Novel Biomarkers Show Promise for Monitoring Anti-TNF Therapy in IBD
While faecal calprotectin, CRP, and drug/antibody levels remain the standard biomarkers for evaluating anti-TNF efficacy in inflammatory bowel disease, emerging candidates including mucosal cytokine transcripts, microRNAs, proteomics profiles, and gut microbiota signatures may offer superior predictive performance. Robust validation studies comparing current and novel biomarkers are urgently needed to advance personalised anti-TNF therapy selection in clinical practice.
The original study
Evaluation of anti-TNF therapeutic response in patients with inflammatory bowel disease: Current and novel biomarkers.
- Authors
- Cui G, Fan Q, Li Z, Goll R, Florholmen J
- Journal
- EBioMedicine
- Type
- Journal Article, Review
- PMID
- 33862588
Original abstract
Neutralizing tumour necrosis factor (TNF) antibodies have been widely used to treat inflammatory bowel disease (IBD) in the clinical practice. In this review, the principal biomarker analysis revealed that faecal calprotectin, C-reactive protein, serum or mucosal concentrations of anti-TNF monoclonal antibodies (mAbs) and antibodies to anti-TNF mAbs are commonly used as current biomarkers in the evaluation of anti-TNF therapeutic efficacy.

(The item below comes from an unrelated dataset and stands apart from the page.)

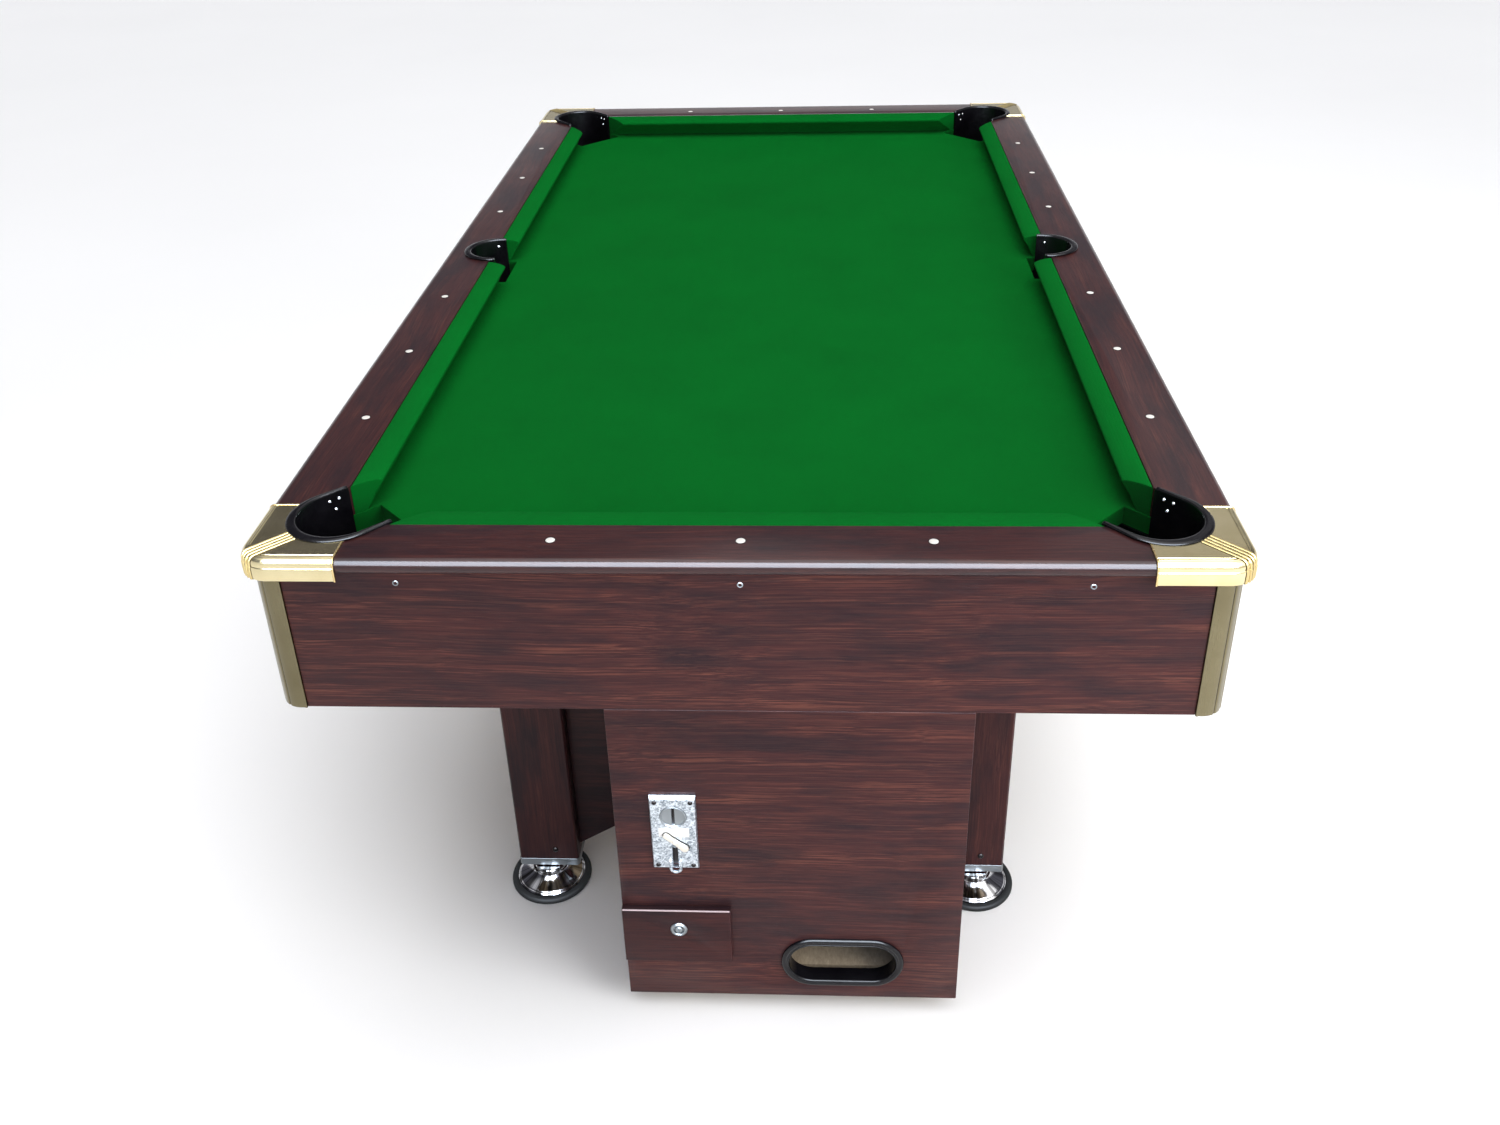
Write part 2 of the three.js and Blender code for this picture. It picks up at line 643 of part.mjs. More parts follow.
function addCabinet() {
  const front = -APRON_Y;
  const sleeve = BALL_PORT.rim - BALL_PORT.sleeve;
  const face = block(CABINET_LEFT, CABINET_RIGHT, front, INSIDE_FRONT, CABINET_BOTTOM, CABINET_TOP);
  const back = INSIDE_FRONT + PAST;
  const mechanismHalf = MECHANISM.width / 2 + MECHANISM.clearance;
  const mechanismRoom = block(
    COIN_PLATE.x - mechanismHalf, COIN_PLATE.x + mechanismHalf, front - PAST, back,
    MECHANISM.bottom - MECHANISM.clearance, MECHANISM.top + MECHANISM.clearance,
  );
  const cashRoom = block(
    CASH_BOX.left - CASH_BOX.clearance, CASH_BOX.right + CASH_BOX.clearance, front - PAST, back,
    CASH_BOX.bottom - CASH_BOX.clearance, CASH_BOX.top + CASH_BOX.clearance,
  );
  const portRoom = portPrism(sleeve - GAP, front - PAST, back);
  add('cabinet_front', cut(face, mechanismRoom, cashRoom, portRoom), 'wood');

  const y0 = INSIDE_FRONT + GAP;
  const y1 = INSIDE_BACK - GAP;
  const z0 = CABINET_BOTTOM;
  const floorTop = z0 + CABINET_BOARD;
  const dividerRight = DIVIDER_X + CABINET_BOARD;
  add('cabinet_left', block(CABINET_LEFT, INSIDE_LEFT, y0, y1, z0, CABINET_TOP), 'wood');
  add('cabinet_right', block(INSIDE_RIGHT, CABINET_RIGHT, y0, y1, z0, CABINET_TOP), 'wood');
  const rear = block(CABINET_LEFT, CABINET_RIGHT, INSIDE_BACK, CABINET_BACK_Y, z0, CABINET_TOP);
  add('cabinet_back', rear, 'wood');
  add('cabinet_floor', block(INSIDE_LEFT + GAP, INSIDE_RIGHT - GAP, y0, y1, z0, floorTop), 'board');
  add('cabinet_divider', block(DIVIDER_X, dividerRight, y0, y1, floorTop + GAP, CABINET_TOP), 'board');
}

function addBallPort() {
  const front = -APRON_Y;
  const face = front - BALL_PORT.proud;
  const flange = portPrism(0, face, front - GAP);
  const back = front + BALL_PORT.depth;
  const sleeve = portPrism(BALL_PORT.rim - BALL_PORT.sleeve, face, back);
  const hole = portPrism(BALL_PORT.rim, face - PAST, back + PAST);
  add('ball_port_bezel', cut(join(flange, sleeve), hole), 'blackPlastic');
}

// ---------------------------------------------------------------- coin gear

function addCoinPlate() {
  const back = -APRON_Y - GAP;
  const front = -APRON_Y - COIN_PLATE.proud;
  const { x } = COIN_PLATE;
  const half = COIN_PLATE.width / 2;
  const { chamfer } = COIN_PLATE;
  const outline = [
    point(front, COIN_PLATE.bottom + chamfer), point(front + chamfer, COIN_PLATE.bottom),
    point(back, COIN_PLATE.bottom), point(back, COIN_PLATE.top),
    point(front + chamfer, COIN_PLATE.top), point(front, COIN_PLATE.top - 2 * chamfer),
  ];
  const plate = prismX(outline, x - half, x + half);
  const cupOutline = (inset) => {
    const radius = RETURN_CUP.half - inset;
    const middle = RETURN_CUP.bottom + RETURN_CUP.half;
    const top = RETURN_CUP.top + (inset > 0 ? PAST : 0);
    const bowl = arc(x, middle, radius, 180, 360, SMALL_ARC_STEPS);
    return [...bowl, point(x + radius, top), point(x - radius, top)];
  };
  const cup = prismY(cupOutline(0), -APRON_Y - RETURN_CUP.proud, back);
  const cupInside = prismY(cupOutline(RETURN_CUP.wall), -APRON_Y - RETURN_CUP.proud - PAST, back - GAP);
  const returnSlot = block(
    x - RETURN_SLOT.width / 2, x + RETURN_SLOT.width / 2,
    front - PAST, back + PAST, RETURN_SLOT.bottom, RETURN_SLOT.top,
  );
  const dish = pinY(x, COIN_DISH.z, COIN_DISH.radius, front - PAST, front + COIN_DISH.depth, ROUND_SIDES);
  const slot = block(
    x - COIN_SLOT.width / 2, x + COIN_SLOT.width / 2, front - PAST, back + PAST,
    COIN_DISH.z - COIN_SLOT.height / 2, COIN_DISH.z + COIN_SLOT.height / 2,
  );
  const pinHole = pinY(LEVER.x, LEVER.z, LEVER.pin + GAP, front - PAST, back + PAST);
  add('coin_plate', cut(join(plate, cup), cupInside, returnSlot, dish, slot, pinHole), 'zinc');
}

function addRejectLever() {
  const front = -APRON_Y - COIN_PLATE.proud - GAP;
  const bar = [
    ...arc(LEVER.half, 0, LEVER.radius, -90, 90, SMALL_ARC_STEPS),
    ...arc(-LEVER.half, 0, LEVER.radius, 90, 270, SMALL_ARC_STEPS),
  ];
  const tilt = THREE.MathUtils.degToRad(LEVER.tilt);
  const outline = bar.map((p) => point(
    LEVER.x + p.x * Math.cos(tilt) - p.y * Math.sin(tilt),
    LEVER.z + p.x * Math.sin(tilt) + p.y * Math.cos(tilt),
  ));
  const blade = prismY(outline, front - LEVER.thick, front);
  const pin = pinY(LEVER.x, LEVER.z, LEVER.pin, front - OVERLAP, -APRON_Y - GAP);
  add('coin_reject_lever', join(blade, pin), 'zinc');
}

function addMechanism() {
  const x0 = COIN_PLATE.x - MECHANISM.width / 2;
  const x1 = COIN_PLATE.x + MECHANISM.width / 2;
  const front = -APRON_Y;
  const back = front + MECHANISM.depth;
  const { hopper } = MECHANISM;
  const outline = [
    point(front, MECHANISM.bottom), point(back, MECHANISM.bottom),
    point(back, MECHANISM.top - hopper), point(back - hopper, MECHANISM.top), point(front, MECHANISM.top),
  ];
  const body = prismX(outline, x0, x1);
  const chute = block(
    COIN_PLATE.x - COIN_SLOT.width, COIN_PLATE.x + COIN_SLOT.width,
    back - 2 * hopper, back - hopper, MECHANISM.bottom - PAST, MECHANISM.bottom + hopper,
  );
  add('coin_mechanism', cut(body, chute), 'steel');
}

function addCashDrawer() {
  const back = -APRON_Y - GAP;
  const panel = block(
    CABINET_LEFT, CASH_FRONT.right, back - CASH_FRONT.thick, back, CASH_FRONT.bottom, CASH_FRONT.top,
  );
  const bore = pinY(LOCK.x, LOCK.z, LOCK.radius + GAP, back - 2 * PAST, back + PAST);
  add('cash_drawer_front', cut(panel, bore), 'wood');

  const { left, right, bottom, top, depth, wall } = CASH_BOX;
  const y0 = -APRON_Y;
  const box = block(left, right, y0, y0 + depth, bottom, top);
  const inside = block(
    left + wall, right - wall, y0 - PAST, y0 + depth - wall, bottom + wall, top + PAST,
  );
  add('cash_box', cut(box, inside), 'steel');

  add('cash_shelf', block(
    INSIDE_LEFT + GAP, DIVIDER_X - GAP, INSIDE_FRONT + GAP, INSIDE_BACK - GAP,
    bottom - GAP - CASH_SHELF_THICK, bottom - GAP,
  ), 'board');
}

function addLock() {
  const face = -APRON_Y - 2 * GAP - CASH_FRONT.thick;
  const end = face + LOCK.depth;
  const head = pinY(LOCK.x, LOCK.z, LOCK.headRadius, face - LOCK.headThick, face, ROUND_SIDES);
  const barrel = pinY(LOCK.x, LOCK.z, LOCK.radius, face - OVERLAP, end, ROUND_SIDES);
  const cam = block(
    LOCK.x - LOCK_CAM.width / 2, LOCK.x + LOCK_CAM.width / 2,
    end - OVERLAP, end + LOCK_CAM.thick, LOCK.z - LOCK_CAM.width / 2, LOCK.z + LOCK_CAM.reach,
  );
  add('lock_barrel', join(head, barrel, cam), 'chrome');
}

addBed();
addRails();
addCushions();
addLiners();
addCastings();
addAprons();
addCornerTrims();
addLegs();
addLegPanels();
addFeet();
addRunways();
addBallStore();
addCabinet();
addBallPort();
addCoinPlate();
addRejectLever();
addMechanism();
addCashDrawer();
addLock();

export default table;
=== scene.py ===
"""The looks of a coin-operated pool table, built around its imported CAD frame. All lengths are in metres."""

import math

import bmesh
import bpy
from mathutils import Matrix, Vector


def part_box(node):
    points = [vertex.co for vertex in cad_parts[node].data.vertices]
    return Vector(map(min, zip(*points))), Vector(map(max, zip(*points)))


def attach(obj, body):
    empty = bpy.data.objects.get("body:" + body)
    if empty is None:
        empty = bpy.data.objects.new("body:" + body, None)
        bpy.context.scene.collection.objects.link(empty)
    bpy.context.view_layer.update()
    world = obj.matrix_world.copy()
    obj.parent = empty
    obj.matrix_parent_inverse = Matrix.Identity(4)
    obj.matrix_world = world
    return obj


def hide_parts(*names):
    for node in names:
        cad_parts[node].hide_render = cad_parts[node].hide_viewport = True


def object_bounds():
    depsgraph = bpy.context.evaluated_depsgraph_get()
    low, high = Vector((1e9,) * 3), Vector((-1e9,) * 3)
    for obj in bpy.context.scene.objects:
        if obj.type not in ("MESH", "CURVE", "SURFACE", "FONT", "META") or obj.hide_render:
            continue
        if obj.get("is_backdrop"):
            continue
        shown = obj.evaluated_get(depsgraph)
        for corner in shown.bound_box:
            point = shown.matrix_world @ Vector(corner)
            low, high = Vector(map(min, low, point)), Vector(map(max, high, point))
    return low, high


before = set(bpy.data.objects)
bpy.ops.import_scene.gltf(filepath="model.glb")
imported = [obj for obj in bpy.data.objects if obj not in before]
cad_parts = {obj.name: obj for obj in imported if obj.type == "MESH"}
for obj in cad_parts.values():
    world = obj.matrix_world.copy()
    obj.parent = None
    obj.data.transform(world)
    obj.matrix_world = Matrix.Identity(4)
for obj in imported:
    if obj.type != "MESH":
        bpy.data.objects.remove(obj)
CAD_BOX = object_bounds()


def low(node):
    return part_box(node)[0]


def high(node):
    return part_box(node)[1]


# ---------------------------------------------------------------- sizes used throughout

WELD = 1e-5  # points closer than this are one point
GAP = 0.0003  # clearance between separate pieces that meet
PAST = 0.01  # how far a cutting tool runs past the face that it cuts
TINY_SIDES = 16  # how many sides a turned piece has
SMALL_SIDES = 24
RING_SIDES = 48
ROUND_SIDES = 64
FOOT_SIDES = 96
WOOD_EDGE = 0.0011  # radius on the edges of a laminated board
PANEL_EDGE = 0.0009  # the same on the cabinet's boards

# ---------------------------------------------------------------- places read from the frame

HALF_WIDTH = high("rail_right").x
HALF_LENGTH = high("rail_far").y
RAIL_TOP = high("rail_right").z
RAIL_UNDER = high("apron_near").z + GAP
WOOD_X = low("rail_right").x  # inner edges of the rail wood
WOOD_Y = low("rail_far").y
CLOTH_TOP = high("bed_cloth").z
BED_UNDER = low("playing_bed").z
APRON_X = high("apron_right").x  # outer faces of the aprons
APRON_Y = high("apron_far").y
FLANGE_TOP = high("pocket_liner_far_right").z
LINER_BOTTOM = low("pocket_liner_far_right").z
FRONT_Y = low("cabinet_front").y

# ---------------------------------------------------------------- driving dimensions

CORNER_RADIUS = 0.058  # inside of a corner pocket's liner
CORNER_ARM = 0.085  # its hole runs this far from the centre towards the bed
CORNER_WALL_ARM = 0.040  # its wall above the bed ends here
SIDE_WALL_ARM = 0.004
SIDE_ARM = 0.022
ROOM_ARM = 0.150  # the room cut for a liner runs this far towards the bed, past the rail's wood
LINER_WALL = 0.005
FLANGE_WIDTH = 0.008
FLANGE_SHIFT = 0.006  # the flange is wider on its outer side by this much
FLANGE_THICK = 0.003

SIGHT_STEP = 0.242
SIGHT_ON_LONG = 0.040  # from the inner edge of a long rail's wood
SIGHT_ON_SHORT = 0.037
SIGHT_RADIUS = 0.006

DIAGONAL = math.sqrt(0.5)
SIDE_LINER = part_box("pocket_liner_side_right")
SIDE_RADIUS = SIDE_LINER[1].y - FLANGE_WIDTH
CORNER_FLANGE = CORNER_RADIUS + FLANGE_WIDTH + FLANGE_SHIFT * DIAGONAL

SIDES = {"left": -1, "right": 1}
ENDS = {"near": -1, "far": 1}
CORNERS = {f"{end}_{side}": (x, y) for end, y in ENDS.items() for side, x in SIDES.items()}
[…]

However, mucosal cytokine transcripts. microRNAs, proteomics and faecal and mucosal gut microbiota profile and mucosal histological features are reported to be novel candidates of biomarkers with high clinical utility in the evaluation of anti-TNF therapeutic efficacy in patients with IBD. Therefore, a robust validation of novel promising biomarkers and comparison studies between current used and novel biomarkers are urgently required to improve their value in the evaluation of therapeutic efficacy and optimization of personalized medicine and identification of IBD candidates for anti-TNF therapy in future clinical practice.